Writers We Love But Stopped Reading: Recovering Jack Higgins Fan
As I mentioned in my Sad Wind From The Sea post, I am a long time and recovering Jack Higgins fan. At one time he climbed to the top of the list of my favourites to where I judged him as being better (presumably, in those days that meant more entertaining) than Alistair MacLean (probably true most of the time). Aside: have I done a post on Alistair Maclean? If not I should have to do a couple, at least one on HMS Ulysses (nothing to do with James Joyce) and at least one for his work in general.
At that time, in my early twenties, the fact that he seemed to have brought out been quite prolific and I had fun tracking down old out of print Harry Patterson books and James Graham books in the public library (this was in the early 1980s when you still could find twenty year old books in libraries, something they don't seem so keen on now)
But every love affair has its rocky moments, and over time, the publishers went back and mined the Harry Patterson/Hugh Marlow(e)/Martin Fallon/James Graham pen-names for books to become Jack Higgins titles.

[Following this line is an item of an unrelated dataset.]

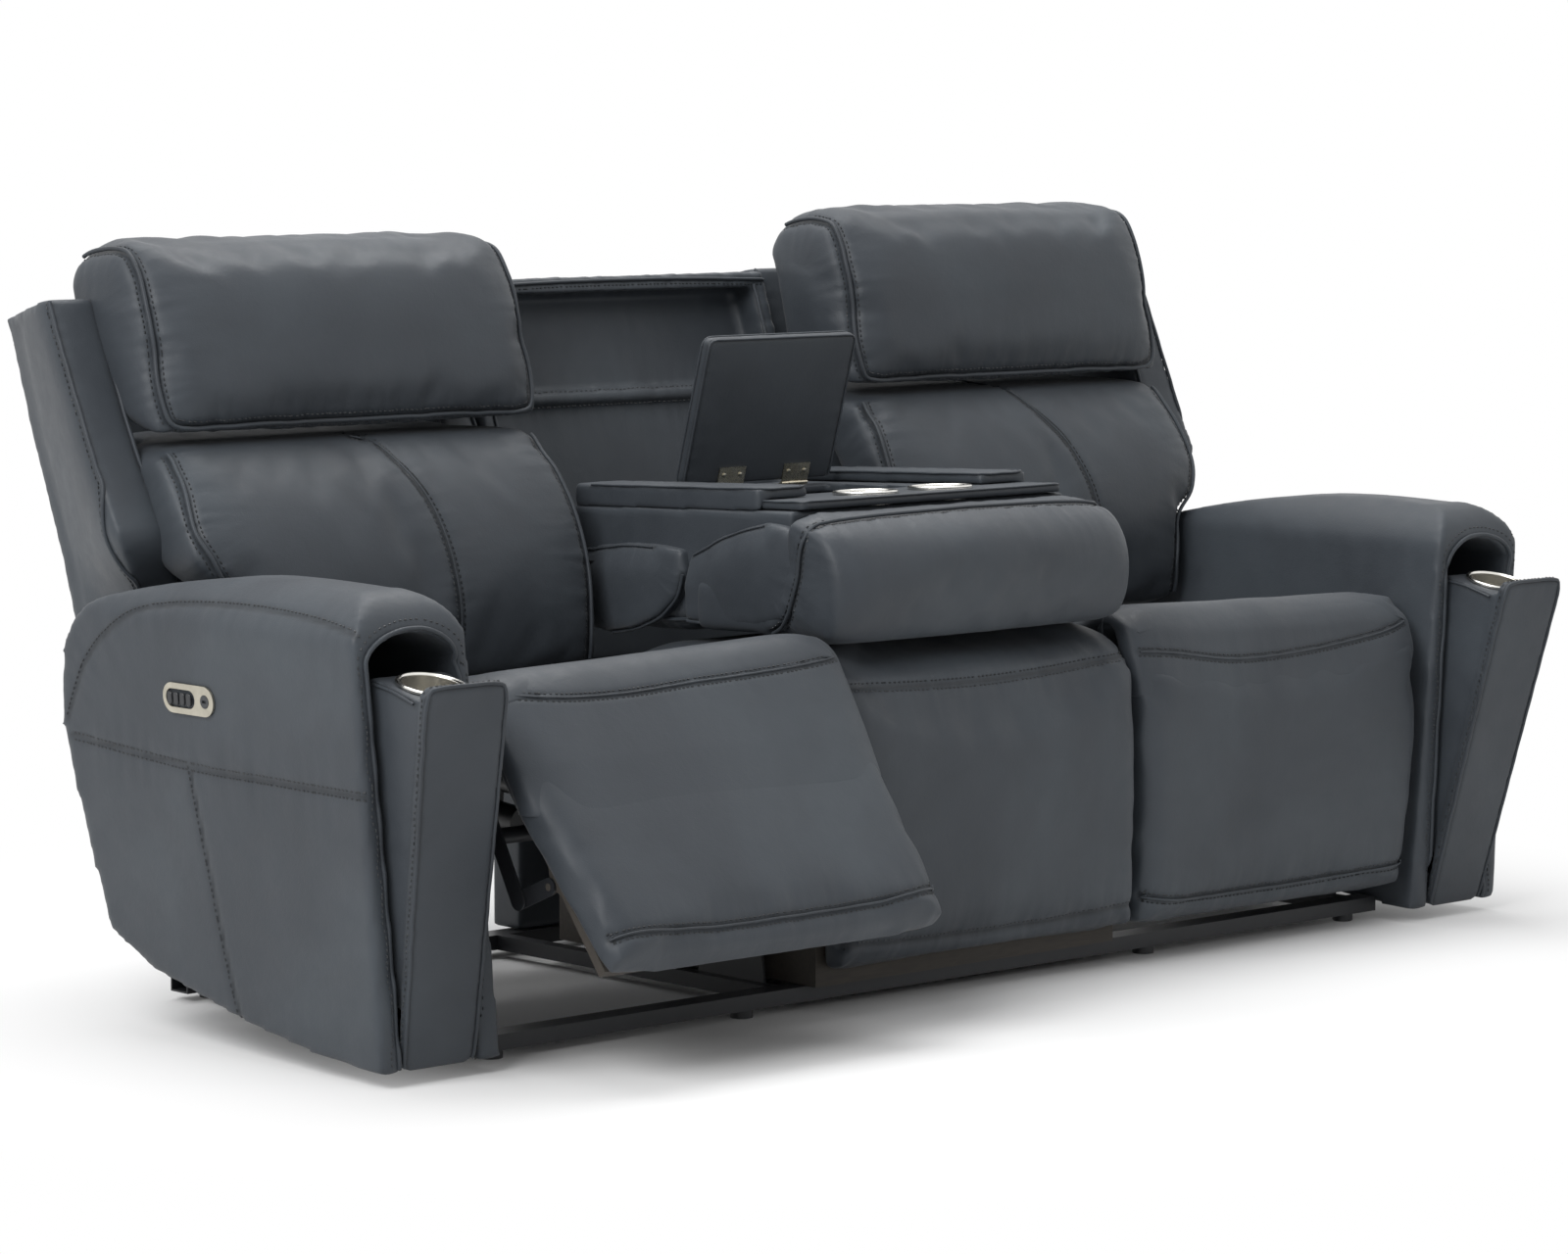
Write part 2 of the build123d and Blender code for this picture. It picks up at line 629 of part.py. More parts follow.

Actually I found the James Graham books on my own before they got rebadged, and felt quite clever for tracking them down while it was still an open secret. But I digress. As one encounters the different titles spread across many years, a pattern emerges. At times it is straight-forward re-publishing of old titles, at others re-working of titles (some older books became Sean Dillon titles when previously they had been Paul Chavasse stories etc) which was maybe not quite entirely self-plagiarism, and then there were the repeated themes and characters and names -- Hugh Marlowe was a pen-name, and Hugh Marlow was a hero, Steiner is a German surname that comes up again and again, Jago as a surname recurs, boats sink and planes crash in marshes or just off the coast in nearly all parts of the world and have to be salvaged by disgraced ex-military men who have been cashiered for embezzlement or for massacring surrendered Enemy Combatants.
The head eventually spins, and the hero or one of his side-kicks usually has a mocking grin and a quip for the disappointing way life turns out, and/or has a haunted look and a death wish.
Eventually you get to the point where you wish you just would go back and re-read some of the better ones and forget the others. I learned that much faster with the Jack Reacher books (oh must put them on the list). And a certain troubling inclination as time went on to borrow tropes from the Irish author Maurice Walsh, who did a very good line in Irish Richard Hannays but has been mostly forgotten except for the Quiet Man (another writer who deserves a blog post)
One must always be wary of what writers say about themselves as they make things up. At one stage in the past twenty years, Jack Higgins revealed that he had develope a condition called Essential Tremor Syndrome, which caused shaking of the hands and as he wrote by long hand, he was unable to write for some time. This was allegedly cured by falling and hitting his head. Now, it did bring up the observation by George Orwell (which was correct, as it turned out,) that the style of Frank Richards - author of the Billy Bunter school stories - was so mannered that it could easily be taken over by ghost writers. The same could be said of jack Higgins, when I read A Season In Hell, I was still a fast and superficial reader, and at the time I merely thought "He seems to be going in a new direction". Subsequently I have started to wonder was it actually a less than entirely successful substitution of a ghost writer, because of the subsequent books, apart from the ill-advised Memoirs Of A Dancehall Romeo, a non-thriller, were nearly all Sean Dillon books and absurd thrill-by-Lego outings. I should say all as I have not had the patience to read more than four or five of the Dillons, but after the first couple of novels, reliably there is a Russian or Al-Quaida conspiracy intersperssed with Dillon playing piano in a music bar and somebody else singing along to great aclaim, bad people being shot in the ear or knee cap, etc etc.
So the best ones still in order of being read, East of Desolation and The Eagle Has Landed. As to others, I defer to Ben Boulden over at the excellent Grave Tapping blog, although he is much more forgiving of the later as well as the paint-by-numbers of some of the very early novels. The Testament of Caspar Schulz springs to mind, although on re-reeading it lately it held up better than a Dillon book I abandoned after ten pages!